A Primate's Memoir: A Neuroscientist's Unconventional Life Among the Baboons
- Author: Robert Sapolsky
- Language: English
- Subject: baboons
- Genre: Non-fiction
- Published: 2001
- Publisher: Simon and Schuster, Scribner
- Publication place: US
- Pages: 304
- ISBN: 978-1-4165-9036-1

= A Primate's Memoir =

2001 book by Robert Sapolsky

A Primate's Memoir: A Neuroscientist's Unconventional Life Among the Baboons is a 2001 book by the American biologist Robert Sapolsky. The book documents Sapolsky's years in Kenya studying baboons as a graduate student. The chapters alternate between describing observations of a troop of baboons and the wildly different culture in Africa that he is increasingly cognizant of. The book portrays an unconventional way of studying neurophysiology to determine the effects of stress on life expectancy.

The book was nominated for The Aventis Prizes for Science Books in 2002.

== Background ==
In his childhood Robert Sapolsky dreamed about living with silverback gorillas. By age 12, he was writing fan letters to primatologists. He attended John Dewey High School and, by that time, he was reading textbooks on the subject and teaching himself Swahili.

In 1978, Sapolsky received his B.A. in biological anthropology summa cum laude from Harvard University. He then went to Kenya to study the social behaviors of baboons in the wild. When the Uganda–Tanzania War broke out in the neighboring countries, Sapolsky decided to travel into Uganda to witness the war up close, later commenting that "I was twenty-one and wanted adventure. [...] I was behaving like a late-adolescent male primate."
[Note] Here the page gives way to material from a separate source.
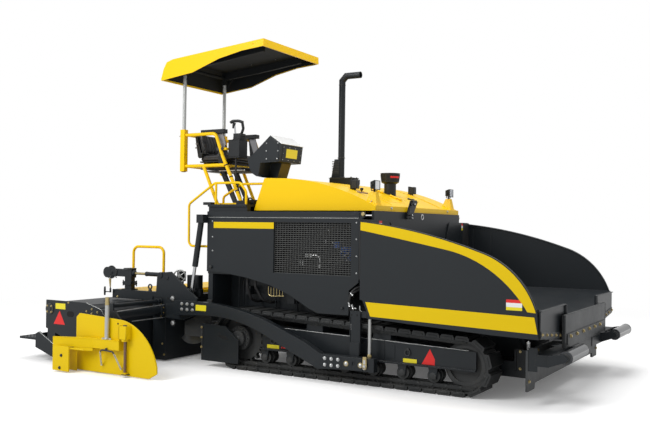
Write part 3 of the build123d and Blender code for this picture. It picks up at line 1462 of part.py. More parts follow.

After the initial year-and-a-half field study in Africa, he would return every summer for another twenty-five years to observe the same group of baboons, from the late 70s to the early 90s. He spent 8 to 10 hours a day for approximately four months each year recording the behaviors of these primates.

== Reception ==
The book received mostly positive reviews. Bob Nixon wrote in a review for the New York Times that "Sapolsky's earlier works, Why Zebras Don't Get Ulcers and The Trouble With Testosterone, established him as one of the finest natural history writers around. A Primate's Memoir consolidates that reputation while offering something more. This time we are also treated to the nonfiction counterpart of a Bildungsroman, a portrait of the field biologist as a young man." He added: "Sapolsky has a bent for comedy that triumphs in quick, sly asides. Consider, for example, his introduction of a baboon baby he calls Obadiah: 'This was one weird-looking kid. He had a narrow head and long stringy hair that formed an elongated wing in the rear; he looked like a dissipated fin de siècle Viennese neurotic.'" He was also impressed by "sheer variety" of the stories told in the book.
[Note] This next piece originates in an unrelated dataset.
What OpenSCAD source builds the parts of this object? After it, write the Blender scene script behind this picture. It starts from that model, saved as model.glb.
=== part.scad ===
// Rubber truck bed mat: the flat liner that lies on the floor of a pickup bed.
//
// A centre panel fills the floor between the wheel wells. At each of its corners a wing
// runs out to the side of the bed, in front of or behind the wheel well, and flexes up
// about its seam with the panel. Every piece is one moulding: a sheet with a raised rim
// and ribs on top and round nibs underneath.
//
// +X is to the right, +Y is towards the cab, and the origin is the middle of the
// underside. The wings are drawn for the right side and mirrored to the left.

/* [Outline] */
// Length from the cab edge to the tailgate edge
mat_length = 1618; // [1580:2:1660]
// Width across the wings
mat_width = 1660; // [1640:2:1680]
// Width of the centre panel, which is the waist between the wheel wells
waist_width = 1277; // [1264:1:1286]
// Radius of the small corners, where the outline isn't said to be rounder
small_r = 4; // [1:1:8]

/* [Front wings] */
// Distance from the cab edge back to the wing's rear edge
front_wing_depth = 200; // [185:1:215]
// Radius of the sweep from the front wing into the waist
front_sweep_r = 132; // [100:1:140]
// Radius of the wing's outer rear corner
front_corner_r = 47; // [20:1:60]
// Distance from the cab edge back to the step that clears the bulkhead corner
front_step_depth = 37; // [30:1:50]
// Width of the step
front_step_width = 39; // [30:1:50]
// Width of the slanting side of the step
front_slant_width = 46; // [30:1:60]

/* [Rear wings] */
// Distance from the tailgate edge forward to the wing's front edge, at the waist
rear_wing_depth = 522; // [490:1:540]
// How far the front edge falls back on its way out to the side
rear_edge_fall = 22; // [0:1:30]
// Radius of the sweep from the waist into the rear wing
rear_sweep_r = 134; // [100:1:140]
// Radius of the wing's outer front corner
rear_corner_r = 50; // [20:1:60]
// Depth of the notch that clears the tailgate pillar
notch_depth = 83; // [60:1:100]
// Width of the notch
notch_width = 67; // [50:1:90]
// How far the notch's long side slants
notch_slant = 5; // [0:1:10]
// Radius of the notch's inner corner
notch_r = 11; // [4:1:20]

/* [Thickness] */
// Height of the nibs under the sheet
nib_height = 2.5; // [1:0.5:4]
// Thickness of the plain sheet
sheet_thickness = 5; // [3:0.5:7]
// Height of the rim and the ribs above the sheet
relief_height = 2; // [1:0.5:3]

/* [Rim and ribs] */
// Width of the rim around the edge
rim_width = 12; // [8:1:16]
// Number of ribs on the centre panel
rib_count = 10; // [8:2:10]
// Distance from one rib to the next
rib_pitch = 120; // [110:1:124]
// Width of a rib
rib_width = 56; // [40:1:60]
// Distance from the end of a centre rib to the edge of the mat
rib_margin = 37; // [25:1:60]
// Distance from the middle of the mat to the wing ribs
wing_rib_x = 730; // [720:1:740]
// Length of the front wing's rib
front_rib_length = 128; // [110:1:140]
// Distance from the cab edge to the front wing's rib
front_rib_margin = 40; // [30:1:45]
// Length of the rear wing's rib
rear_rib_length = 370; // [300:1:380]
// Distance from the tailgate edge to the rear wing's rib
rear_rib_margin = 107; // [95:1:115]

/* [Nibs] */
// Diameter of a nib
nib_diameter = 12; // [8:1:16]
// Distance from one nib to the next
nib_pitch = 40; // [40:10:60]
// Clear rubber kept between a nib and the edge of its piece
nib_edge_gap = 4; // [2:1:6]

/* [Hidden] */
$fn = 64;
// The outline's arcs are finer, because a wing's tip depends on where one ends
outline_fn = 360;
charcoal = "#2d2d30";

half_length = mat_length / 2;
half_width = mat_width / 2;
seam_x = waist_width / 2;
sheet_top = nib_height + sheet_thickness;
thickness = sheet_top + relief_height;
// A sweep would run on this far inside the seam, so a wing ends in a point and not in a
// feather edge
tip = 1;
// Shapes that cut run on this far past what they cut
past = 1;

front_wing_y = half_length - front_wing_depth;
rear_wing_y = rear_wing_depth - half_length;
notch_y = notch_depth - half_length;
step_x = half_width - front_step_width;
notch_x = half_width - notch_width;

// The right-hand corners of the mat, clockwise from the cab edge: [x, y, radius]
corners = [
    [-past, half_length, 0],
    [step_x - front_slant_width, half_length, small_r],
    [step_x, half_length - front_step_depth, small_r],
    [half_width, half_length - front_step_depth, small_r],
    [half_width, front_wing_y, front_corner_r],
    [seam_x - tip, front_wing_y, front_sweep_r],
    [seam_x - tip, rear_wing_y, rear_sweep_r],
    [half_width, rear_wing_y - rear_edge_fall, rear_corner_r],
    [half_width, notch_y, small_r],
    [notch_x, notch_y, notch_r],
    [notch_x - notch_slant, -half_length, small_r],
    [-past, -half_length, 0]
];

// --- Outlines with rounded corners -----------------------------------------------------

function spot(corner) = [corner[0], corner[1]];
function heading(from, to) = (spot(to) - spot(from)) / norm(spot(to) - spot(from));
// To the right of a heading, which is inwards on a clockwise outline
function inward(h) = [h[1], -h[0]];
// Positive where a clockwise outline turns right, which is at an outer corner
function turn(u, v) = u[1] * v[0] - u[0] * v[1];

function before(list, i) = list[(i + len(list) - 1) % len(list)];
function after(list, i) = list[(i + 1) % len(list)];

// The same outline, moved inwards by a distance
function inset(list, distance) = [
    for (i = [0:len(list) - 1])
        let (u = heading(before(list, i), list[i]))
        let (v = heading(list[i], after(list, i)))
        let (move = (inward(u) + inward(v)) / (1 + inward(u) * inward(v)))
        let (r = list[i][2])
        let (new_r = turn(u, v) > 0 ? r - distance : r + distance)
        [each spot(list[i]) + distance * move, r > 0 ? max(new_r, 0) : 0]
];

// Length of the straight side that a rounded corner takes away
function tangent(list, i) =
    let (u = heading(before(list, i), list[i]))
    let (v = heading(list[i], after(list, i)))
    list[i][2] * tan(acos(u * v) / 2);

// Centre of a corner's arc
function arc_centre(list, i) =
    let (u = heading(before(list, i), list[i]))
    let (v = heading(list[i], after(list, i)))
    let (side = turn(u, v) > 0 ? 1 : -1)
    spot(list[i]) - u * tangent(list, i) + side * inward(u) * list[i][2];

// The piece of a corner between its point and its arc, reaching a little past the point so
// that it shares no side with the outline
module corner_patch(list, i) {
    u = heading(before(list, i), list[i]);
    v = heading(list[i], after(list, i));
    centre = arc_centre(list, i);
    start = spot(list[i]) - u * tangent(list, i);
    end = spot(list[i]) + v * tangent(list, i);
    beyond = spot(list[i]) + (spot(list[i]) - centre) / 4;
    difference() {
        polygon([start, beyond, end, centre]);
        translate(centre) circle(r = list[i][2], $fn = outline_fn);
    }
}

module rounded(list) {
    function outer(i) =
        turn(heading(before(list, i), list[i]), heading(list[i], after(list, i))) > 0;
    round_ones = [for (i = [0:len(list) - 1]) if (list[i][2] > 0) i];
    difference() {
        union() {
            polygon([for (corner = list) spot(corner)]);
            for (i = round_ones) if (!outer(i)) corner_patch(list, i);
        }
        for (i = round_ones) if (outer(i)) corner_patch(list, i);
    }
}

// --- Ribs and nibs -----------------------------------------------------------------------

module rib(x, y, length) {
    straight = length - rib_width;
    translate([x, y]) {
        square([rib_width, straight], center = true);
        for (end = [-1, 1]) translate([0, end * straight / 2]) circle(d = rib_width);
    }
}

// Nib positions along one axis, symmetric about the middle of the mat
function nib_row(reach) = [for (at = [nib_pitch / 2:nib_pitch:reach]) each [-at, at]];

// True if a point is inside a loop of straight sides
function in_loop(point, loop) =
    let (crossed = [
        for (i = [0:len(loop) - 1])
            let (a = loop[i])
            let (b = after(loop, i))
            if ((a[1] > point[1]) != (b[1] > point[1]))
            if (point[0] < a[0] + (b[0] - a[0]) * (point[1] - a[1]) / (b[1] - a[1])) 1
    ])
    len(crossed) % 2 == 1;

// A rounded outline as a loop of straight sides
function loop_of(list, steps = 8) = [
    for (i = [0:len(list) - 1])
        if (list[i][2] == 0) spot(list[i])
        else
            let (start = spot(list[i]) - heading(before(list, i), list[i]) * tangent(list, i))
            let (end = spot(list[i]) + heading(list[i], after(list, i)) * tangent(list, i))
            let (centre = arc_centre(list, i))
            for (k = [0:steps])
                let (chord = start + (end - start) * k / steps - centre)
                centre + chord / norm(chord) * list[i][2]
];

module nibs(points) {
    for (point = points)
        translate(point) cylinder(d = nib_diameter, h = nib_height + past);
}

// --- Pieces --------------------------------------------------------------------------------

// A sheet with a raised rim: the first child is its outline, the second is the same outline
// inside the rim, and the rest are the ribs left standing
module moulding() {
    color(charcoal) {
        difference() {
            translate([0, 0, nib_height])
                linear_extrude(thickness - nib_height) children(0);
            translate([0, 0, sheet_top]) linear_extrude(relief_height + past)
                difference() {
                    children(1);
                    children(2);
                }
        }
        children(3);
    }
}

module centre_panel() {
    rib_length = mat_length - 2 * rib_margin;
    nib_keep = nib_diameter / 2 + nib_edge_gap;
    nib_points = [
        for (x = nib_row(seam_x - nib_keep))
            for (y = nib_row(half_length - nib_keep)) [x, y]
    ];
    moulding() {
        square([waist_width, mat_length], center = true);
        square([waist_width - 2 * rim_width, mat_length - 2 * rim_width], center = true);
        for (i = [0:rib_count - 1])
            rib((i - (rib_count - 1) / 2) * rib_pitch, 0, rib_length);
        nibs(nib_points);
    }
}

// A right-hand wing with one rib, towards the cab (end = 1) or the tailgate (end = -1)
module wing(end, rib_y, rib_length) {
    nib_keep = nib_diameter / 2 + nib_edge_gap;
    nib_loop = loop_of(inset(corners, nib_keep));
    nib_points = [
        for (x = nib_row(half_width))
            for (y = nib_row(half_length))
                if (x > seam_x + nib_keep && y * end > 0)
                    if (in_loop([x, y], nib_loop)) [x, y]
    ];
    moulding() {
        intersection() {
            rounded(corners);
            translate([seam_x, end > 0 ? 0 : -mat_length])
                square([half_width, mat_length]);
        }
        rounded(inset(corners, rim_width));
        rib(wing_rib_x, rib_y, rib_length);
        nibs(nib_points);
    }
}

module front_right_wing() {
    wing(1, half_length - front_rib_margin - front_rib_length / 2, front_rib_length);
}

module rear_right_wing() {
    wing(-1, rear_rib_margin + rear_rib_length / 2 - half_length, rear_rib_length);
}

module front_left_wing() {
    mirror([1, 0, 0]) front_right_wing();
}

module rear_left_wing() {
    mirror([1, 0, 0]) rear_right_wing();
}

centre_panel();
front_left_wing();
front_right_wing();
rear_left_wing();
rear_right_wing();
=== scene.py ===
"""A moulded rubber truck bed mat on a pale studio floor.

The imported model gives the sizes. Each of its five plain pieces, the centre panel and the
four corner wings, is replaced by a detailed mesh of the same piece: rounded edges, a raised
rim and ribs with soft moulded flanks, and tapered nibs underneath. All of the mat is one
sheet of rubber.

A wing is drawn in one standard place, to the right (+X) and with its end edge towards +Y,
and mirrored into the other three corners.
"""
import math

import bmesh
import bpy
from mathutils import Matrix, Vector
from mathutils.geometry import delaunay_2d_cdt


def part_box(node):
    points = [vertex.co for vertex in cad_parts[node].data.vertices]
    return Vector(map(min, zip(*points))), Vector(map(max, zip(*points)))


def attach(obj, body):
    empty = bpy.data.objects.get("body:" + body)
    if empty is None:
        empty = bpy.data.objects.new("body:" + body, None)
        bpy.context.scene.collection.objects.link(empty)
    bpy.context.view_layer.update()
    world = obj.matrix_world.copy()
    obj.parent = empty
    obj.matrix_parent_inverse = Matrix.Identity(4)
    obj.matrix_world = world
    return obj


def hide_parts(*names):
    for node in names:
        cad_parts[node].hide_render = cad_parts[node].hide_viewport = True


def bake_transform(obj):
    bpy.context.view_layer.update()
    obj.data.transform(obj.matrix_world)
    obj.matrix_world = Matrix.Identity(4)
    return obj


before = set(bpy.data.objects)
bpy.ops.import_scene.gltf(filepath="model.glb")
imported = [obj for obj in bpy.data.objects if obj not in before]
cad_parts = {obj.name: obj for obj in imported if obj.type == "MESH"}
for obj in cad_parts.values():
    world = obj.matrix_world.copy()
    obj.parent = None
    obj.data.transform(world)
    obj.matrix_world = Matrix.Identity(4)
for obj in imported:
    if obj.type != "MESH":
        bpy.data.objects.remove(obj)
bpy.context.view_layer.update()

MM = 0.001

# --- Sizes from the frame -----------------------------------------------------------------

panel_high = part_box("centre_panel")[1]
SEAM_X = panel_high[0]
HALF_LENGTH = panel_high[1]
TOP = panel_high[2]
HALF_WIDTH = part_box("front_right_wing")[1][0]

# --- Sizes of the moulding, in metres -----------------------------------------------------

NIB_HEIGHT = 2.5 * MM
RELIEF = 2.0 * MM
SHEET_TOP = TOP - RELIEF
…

Review by Publishers Weekly says that "Filled with cynicism and awe, passion and humor, this memoir is both an absorbing account of a young man's growing maturity and a tribute to the continent that, despite its troubles and extremes, held him in its thrall."

Kirkus reviews called the book "A wild and wondrous account, filled with passages so funny or so brilliant that the reader wants to grab someone by the arm and demand, “Hey, you just gotta listen to this.”"

Anna Moorhouse from the Journal of Young Investigators noted that "all of the primate characters described in this book are wonderfully well-drawn, and the reader at once falls in love with the baboons, just as Sapolsky did himself" and that Sapolsky wrote not only anecdotes about baboons but also dark sides of field research: "Underneath all the jokes, however, there is a darker undercurrent to the book that explores some of the more frustrating aspects of field biology and even some of the violent politics prevalent in East Africa at the time."